The first word he gave them was the word “hope.” They all started writing. They wrote about hoping for babies to be born, standing at the bedside and praying for healing or standing at the graveside and hoping for joy to rise from sorrow. They knew much about hope. The second word he gave them was the word “faith.” Again, they started writing. They had stepped out in faith to come to seminary. Some of them had walked out of secure careers to become ministers. They knew about faith.
Next, he gave them the word “forgiveness.” And the pens stopped writing. When the students did write, they wrote about trivial things like a mother’s forgiving words over a broken vase or a teammate who said, “Don’t worry about it” over a missed final shot. But they knew little, says Long, about deep, healing forgiveness. Surely, says Long, there was in there lives places where forgiveness was needed—broken relationships with parents, pain with a spouse, trouble with children, a breach of trust with a friend—but they were silent about these things.

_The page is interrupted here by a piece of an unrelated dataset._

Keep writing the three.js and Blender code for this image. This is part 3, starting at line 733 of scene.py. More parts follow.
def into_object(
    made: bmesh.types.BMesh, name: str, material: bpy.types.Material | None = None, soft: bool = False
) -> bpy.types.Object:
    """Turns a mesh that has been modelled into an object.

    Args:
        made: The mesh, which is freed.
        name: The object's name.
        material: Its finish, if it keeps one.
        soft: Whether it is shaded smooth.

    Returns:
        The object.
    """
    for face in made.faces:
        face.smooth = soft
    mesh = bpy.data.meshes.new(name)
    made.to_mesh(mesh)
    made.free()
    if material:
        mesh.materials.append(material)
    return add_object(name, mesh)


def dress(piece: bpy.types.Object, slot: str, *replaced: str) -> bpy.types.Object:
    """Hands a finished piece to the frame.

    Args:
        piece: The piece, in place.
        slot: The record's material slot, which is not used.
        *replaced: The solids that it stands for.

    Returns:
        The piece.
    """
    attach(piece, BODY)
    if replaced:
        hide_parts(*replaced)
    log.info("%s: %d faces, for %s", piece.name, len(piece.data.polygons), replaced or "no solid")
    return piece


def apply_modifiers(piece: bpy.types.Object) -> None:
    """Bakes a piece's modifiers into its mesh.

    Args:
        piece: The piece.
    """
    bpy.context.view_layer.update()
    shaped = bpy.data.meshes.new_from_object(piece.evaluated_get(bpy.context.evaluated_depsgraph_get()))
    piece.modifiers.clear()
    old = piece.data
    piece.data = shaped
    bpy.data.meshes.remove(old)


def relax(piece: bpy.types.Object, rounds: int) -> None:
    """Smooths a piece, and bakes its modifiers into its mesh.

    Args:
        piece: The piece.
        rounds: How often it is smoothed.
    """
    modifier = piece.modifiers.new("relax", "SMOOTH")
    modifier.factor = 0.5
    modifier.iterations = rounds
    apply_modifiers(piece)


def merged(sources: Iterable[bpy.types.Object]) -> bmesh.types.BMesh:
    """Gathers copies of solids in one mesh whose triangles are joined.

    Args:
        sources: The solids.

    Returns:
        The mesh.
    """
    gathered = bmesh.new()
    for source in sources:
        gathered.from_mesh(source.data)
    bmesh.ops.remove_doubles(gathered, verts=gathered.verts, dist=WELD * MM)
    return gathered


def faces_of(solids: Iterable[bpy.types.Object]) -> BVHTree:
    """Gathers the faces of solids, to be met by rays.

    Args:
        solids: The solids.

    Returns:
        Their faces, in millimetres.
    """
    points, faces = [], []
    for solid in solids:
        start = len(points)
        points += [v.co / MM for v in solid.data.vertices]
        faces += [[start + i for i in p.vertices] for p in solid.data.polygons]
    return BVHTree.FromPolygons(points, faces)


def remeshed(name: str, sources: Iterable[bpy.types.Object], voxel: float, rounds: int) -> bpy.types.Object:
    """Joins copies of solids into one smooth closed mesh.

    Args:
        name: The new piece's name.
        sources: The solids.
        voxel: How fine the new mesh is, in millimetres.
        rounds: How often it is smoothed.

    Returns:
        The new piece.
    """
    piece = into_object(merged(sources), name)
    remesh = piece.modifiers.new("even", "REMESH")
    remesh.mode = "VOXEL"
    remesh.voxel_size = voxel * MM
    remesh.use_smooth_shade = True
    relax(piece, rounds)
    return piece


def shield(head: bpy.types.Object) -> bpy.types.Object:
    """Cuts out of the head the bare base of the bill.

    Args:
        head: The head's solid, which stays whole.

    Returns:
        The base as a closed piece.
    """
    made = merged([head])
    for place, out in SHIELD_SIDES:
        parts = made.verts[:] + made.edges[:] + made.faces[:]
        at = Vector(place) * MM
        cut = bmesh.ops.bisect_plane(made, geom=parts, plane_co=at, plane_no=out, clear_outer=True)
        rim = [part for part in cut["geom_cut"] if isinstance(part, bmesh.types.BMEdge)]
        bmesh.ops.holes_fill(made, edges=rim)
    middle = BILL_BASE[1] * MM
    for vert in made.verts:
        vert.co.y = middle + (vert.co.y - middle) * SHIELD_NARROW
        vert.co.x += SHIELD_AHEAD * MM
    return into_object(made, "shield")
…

Maybe we have trouble looking deeply at such things because should we do that, should we search our hearts about such things, we would have to acknowledge all the ways our actions and words have contributed to the brokenness and alienation. In order to understand and experience the greatness of God’s forgiveness and be able to channel that forgiveness to others maybe we have to understand and experience something of the hurt and pain our betrayals, untruths, and offenses have caused others.
The late popular Christian author Brennan Manning tells about the time he was standing outside the Schubert Theater in New York City during the intermission of a play. He says that the gentlemen in tuxedoes were in an intense discussion with the ladies in evening-gowns, and Manning says he was just about “to deliver a timeless observation that would have precluded further discussion on the subject for at least a hundred years.” Just then, an old woman peddling Variety newspapers approached. She was wearing tennis shoes and a cab driver’s cap. Manning, who was wearing a clerical collar, thrust a coin into her hand and snatched the paper.

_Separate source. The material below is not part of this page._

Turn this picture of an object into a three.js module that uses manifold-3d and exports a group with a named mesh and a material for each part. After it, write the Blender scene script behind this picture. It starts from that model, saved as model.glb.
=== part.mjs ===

The woman implored, “Could I have a word with you, Father.” “Yes,” Manning snapped, in a frustrated tone, “just wait a minute.” As he turned around to his friends who were breathlessly awaiting his commentary, he heard the elderly woman say, “Jesus wouldn’t have talked to Mary Magdalene like that.” Then she disappeared down the street.
Inside the theater the reality of what had just happened hit Manning with spiritual force. He had been so preoccupied with his own standing and reputation that he treated the woman like a vending machine. He put a coin in her hand and out popped a magazine. He realized that he had treated her like an object. He realized that he had shown no appreciation for the service she performed, and no interest in her life. He realized how his comments were dismissive and demeaning and assaulted her basic humanity and dignity. Manning began to wonder how his treatment of the woman might add to her feelings of worthlessness. Manning says, “If she came to church on Sunday and I was in the pulpit exhorting her to love God above all things . . . what hypocrisy [she would feel] from the man who helped undermine her ability to love anyone.” Manning says, “A shriveled humanity has a shrunken capacity for receiving the rays of God’s love.” It’s true. A person beaten down and devalued – with no self-worth or value, most likely has limited capacity for receiving love from anyone. (As a general principle; there are always people who beat the odds).

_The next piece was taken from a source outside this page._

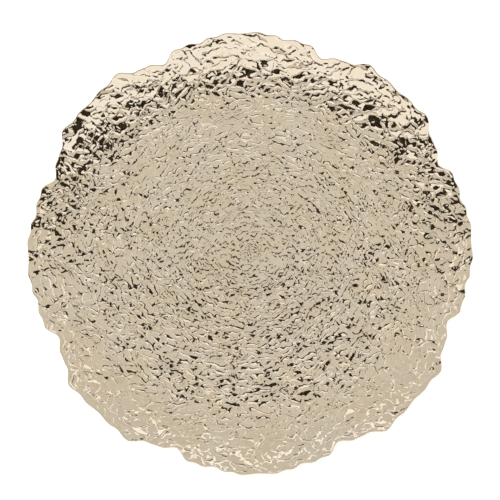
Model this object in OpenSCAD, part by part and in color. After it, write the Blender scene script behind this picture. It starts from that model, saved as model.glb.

Maybe the only way we can actually experience the depth and greatness of God’s forgiveness is by digging deep into our own hearts and souls and confronting the ways we have dismissed and demeaned others in order to advance our place or position or further our own agenda. Maybe before we can know the outlandish forgiveness of God we have to face honestly how we have hurt and offended and denigrated and manipulated others, and treated people as objects for our use.
Then too, maybe we also need to realize that when we have acted in these ways we have not only devalued and disparaged the humanity of our brothers or sisters, but whatever we did to a brother or sister we did to God.
Remember the Christ’s words of judgment in the parable of Matthew 25 (which also has several Matthean embellishments; in fact, the whole parable may have originated with Matthew). The Christ says, “I was hungry and you gave me nothing to eat, I was thirsty and you gave me nothing to drink, I was a stranger and you did not invite me in, I needed clothes and you did not clothe me, I was sick and in prison and you did not look after me.” And they answer: “When did we not do any of these things to you, Lord.” And the Lord says, “Whatever you did not do for one of the least of these, you did not do for me.” The living Christ (the cosmic Christ) so identifies with every person, especially “the least” of these (who are not the least in God’s eyes, but in the eyes of the world), that to fail to be merciful to the “least” of these, the most vulnerable among us, is to fail to be merciful to the Christ. When we hurt a sister or brother, when we hurt a fellow human being, we hurt God.
It’s also important to note that in that judgment story the ones indicted are indicted not on the basis of what they did, but what they failed to do. You see, sisters and brothers, to be silent, to fail to side with, stand with, speak up for, show mercy to the oppressed, the poor, the marginalized, and the impoverished, to fail to do the just thing and the compassionate thing can be just as harmful as saying or doing something cruel and evil. And until we come to terms with how our actions and even our silence, our doing nothing, hurts others and hurts God, we will not be able to experience the outlandish forgiveness of God. And we certainly won’t be able to channel that forgiveness toward others.
Gracious God, forgive us for the many ways we have failed you be failing others. We are so often blind to the ways we have hurt others and our egos are too fragile for us to admit how we have used others for our own benefit. Help us to see just how much we need to be forgiven. So that perhaps, we might experience how outlandish your forgiveness really is. And if we cannot channel this forgiveness to others, if we cannot lavish on others your outlandish forgiveness, then we surely haven’t really experienced it ourselves. Open our hearts, work through our bodies, ignite our souls so that we might be changed and become like you. Amen.